Within the records below, reproduce without change the lines from the line that has "Write the OpenSCAD" through the line that has "from the floor.", and only those.

━━ Information given ━━

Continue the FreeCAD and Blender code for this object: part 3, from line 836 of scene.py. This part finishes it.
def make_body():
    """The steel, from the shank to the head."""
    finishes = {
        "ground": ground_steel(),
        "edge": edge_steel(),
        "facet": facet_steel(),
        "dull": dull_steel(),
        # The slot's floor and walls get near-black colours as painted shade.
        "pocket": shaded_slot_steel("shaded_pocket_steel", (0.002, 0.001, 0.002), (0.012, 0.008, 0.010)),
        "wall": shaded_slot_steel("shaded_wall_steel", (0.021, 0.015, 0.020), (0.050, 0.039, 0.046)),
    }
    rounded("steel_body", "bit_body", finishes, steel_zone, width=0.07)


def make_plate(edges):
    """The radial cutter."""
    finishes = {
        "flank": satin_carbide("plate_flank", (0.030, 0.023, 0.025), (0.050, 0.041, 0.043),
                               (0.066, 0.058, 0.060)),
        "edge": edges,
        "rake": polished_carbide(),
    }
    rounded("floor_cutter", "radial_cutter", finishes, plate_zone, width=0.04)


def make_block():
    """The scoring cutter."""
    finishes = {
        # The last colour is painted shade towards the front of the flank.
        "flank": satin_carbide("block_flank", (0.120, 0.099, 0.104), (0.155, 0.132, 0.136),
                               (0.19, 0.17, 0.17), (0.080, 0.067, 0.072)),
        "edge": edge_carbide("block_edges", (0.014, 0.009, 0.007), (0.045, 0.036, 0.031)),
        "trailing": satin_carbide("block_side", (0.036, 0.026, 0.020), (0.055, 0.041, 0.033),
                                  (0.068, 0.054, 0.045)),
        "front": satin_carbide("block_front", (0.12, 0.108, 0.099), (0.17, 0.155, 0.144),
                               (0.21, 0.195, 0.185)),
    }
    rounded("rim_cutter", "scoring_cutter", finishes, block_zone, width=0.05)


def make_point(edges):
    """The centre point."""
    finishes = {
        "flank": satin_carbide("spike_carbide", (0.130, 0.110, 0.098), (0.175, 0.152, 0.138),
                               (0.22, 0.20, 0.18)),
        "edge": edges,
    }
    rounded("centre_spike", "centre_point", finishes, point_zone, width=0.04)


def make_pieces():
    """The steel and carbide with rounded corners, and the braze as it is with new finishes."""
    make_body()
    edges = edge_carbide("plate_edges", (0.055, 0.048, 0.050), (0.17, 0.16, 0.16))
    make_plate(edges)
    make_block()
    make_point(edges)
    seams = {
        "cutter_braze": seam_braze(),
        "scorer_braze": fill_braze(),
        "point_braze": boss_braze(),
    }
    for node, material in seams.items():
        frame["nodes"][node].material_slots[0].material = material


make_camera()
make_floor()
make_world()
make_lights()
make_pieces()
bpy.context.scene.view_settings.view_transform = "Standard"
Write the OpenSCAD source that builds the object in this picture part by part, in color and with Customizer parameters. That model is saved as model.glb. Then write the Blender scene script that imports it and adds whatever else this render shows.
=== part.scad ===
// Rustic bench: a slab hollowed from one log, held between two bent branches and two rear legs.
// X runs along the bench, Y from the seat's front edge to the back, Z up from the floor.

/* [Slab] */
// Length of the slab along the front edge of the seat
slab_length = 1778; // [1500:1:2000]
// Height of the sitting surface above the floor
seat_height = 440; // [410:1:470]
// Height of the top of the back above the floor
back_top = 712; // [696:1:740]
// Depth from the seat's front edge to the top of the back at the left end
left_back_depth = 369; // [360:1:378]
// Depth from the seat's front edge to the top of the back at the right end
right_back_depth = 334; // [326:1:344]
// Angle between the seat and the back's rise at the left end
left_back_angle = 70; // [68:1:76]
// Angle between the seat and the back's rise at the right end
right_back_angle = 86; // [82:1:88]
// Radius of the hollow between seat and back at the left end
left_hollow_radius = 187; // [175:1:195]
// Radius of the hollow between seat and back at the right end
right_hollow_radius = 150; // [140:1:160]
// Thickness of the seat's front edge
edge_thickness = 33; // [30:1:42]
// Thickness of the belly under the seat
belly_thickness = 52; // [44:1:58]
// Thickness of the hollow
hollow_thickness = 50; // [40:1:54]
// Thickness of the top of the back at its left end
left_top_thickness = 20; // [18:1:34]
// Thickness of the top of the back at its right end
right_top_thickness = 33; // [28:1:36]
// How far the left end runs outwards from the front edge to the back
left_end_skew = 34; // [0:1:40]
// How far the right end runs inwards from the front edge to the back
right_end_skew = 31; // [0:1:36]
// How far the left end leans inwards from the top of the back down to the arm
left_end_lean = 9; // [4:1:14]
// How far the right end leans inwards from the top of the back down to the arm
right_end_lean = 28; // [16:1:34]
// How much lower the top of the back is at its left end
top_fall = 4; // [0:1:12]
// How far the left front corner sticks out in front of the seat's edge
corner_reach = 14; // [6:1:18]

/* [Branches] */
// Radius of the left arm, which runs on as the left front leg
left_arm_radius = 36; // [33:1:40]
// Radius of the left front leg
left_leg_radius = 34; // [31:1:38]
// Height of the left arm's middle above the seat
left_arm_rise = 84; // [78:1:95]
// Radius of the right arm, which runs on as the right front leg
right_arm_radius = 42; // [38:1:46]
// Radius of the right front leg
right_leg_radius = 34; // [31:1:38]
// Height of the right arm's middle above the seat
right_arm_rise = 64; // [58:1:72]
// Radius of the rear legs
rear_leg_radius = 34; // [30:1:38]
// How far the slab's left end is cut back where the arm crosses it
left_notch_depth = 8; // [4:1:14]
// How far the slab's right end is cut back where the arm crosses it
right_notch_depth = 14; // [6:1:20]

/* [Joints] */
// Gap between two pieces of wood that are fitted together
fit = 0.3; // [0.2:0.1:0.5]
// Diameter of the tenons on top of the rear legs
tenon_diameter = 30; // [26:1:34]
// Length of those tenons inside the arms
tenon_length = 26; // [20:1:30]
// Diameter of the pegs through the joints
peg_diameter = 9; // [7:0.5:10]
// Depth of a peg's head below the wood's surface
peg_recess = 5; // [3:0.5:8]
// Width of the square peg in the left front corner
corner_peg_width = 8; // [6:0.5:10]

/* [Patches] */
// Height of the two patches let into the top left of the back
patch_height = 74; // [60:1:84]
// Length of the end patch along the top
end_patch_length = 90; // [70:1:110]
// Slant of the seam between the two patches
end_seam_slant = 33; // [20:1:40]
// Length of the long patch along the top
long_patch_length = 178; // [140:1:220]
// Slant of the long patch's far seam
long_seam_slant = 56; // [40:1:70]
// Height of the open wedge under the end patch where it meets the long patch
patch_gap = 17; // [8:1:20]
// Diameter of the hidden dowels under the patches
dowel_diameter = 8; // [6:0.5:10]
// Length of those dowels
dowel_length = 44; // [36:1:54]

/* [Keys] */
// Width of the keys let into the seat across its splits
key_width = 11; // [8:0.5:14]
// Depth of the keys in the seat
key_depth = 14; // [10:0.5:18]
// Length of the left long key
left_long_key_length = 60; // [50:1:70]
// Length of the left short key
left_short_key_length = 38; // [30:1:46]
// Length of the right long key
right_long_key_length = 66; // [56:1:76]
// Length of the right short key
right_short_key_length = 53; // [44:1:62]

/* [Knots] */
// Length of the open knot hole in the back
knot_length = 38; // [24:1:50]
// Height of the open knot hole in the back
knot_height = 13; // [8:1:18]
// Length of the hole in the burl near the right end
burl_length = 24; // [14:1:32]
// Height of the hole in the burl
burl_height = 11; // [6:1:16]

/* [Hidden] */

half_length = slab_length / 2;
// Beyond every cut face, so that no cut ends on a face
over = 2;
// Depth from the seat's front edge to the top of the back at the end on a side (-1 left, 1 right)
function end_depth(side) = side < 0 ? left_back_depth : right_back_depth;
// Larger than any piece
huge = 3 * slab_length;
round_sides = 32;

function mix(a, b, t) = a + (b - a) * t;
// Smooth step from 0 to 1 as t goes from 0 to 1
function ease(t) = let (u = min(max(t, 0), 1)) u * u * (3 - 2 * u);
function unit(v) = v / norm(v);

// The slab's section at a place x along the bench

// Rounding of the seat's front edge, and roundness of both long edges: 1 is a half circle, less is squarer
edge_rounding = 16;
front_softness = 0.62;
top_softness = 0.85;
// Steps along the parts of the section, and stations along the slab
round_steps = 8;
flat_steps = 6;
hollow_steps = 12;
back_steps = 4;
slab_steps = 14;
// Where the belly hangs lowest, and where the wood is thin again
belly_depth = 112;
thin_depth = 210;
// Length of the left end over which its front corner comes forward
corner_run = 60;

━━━

● Task answer
Write the OpenSCAD source that builds the object in this picture part by part, in color and with Customizer parameters. That model is saved as model.glb. Then write the Blender scene script that imports it and adds whatever else this render shows.
=== part.scad ===
// Rustic bench: a slab hollowed from one log, held between two bent branches and two rear legs.
// X runs along the bench, Y from the seat's front edge to the back, Z up from the floor.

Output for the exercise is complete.